:: TASK INPUT ::
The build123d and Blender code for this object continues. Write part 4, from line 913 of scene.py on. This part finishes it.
...
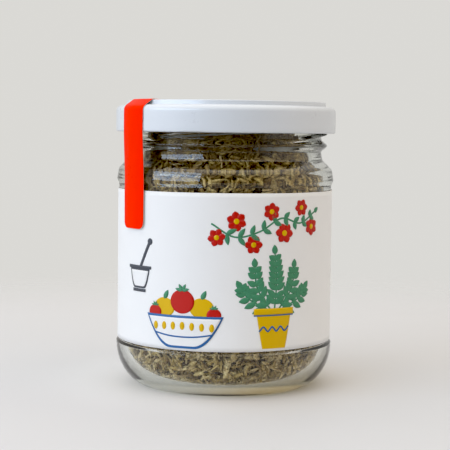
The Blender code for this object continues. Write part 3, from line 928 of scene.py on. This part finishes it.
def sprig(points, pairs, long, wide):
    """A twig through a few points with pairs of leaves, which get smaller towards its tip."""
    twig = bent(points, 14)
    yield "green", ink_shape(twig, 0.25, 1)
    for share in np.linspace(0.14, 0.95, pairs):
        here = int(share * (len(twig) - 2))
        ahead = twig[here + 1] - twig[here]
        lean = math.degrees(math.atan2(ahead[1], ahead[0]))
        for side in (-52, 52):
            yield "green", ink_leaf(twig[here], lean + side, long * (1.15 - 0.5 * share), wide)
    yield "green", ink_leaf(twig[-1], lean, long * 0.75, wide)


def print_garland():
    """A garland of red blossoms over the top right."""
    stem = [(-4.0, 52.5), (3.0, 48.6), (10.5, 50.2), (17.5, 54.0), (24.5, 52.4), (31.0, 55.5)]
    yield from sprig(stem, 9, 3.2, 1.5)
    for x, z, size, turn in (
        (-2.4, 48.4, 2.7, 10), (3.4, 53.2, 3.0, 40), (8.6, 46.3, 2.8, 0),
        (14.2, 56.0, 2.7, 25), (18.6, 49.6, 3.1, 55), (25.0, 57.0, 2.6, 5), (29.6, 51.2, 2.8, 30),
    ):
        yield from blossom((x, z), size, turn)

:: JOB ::
Only the lines from the line with "The Blender code" to the line with "long * 0.75, wide)", inclusive, are to be printed, exactly as they appear.

:: SOLUTION TO THIS EXERCISE ::
The Blender code for this object continues. Write part 3, from line 928 of scene.py on. This part finishes it.
def sprig(points, pairs, long, wide):
    """A twig through a few points with pairs of leaves, which get smaller towards its tip."""
    twig = bent(points, 14)
    yield "green", ink_shape(twig, 0.25, 1)
    for share in np.linspace(0.14, 0.95, pairs):
        here = int(share * (len(twig) - 2))
        ahead = twig[here + 1] - twig[here]
        lean = math.degrees(math.atan2(ahead[1], ahead[0]))
        for side in (-52, 52):
            yield "green", ink_leaf(twig[here], lean + side, long * (1.15 - 0.5 * share), wide)
    yield "green", ink_leaf(twig[-1], lean, long * 0.75, wide)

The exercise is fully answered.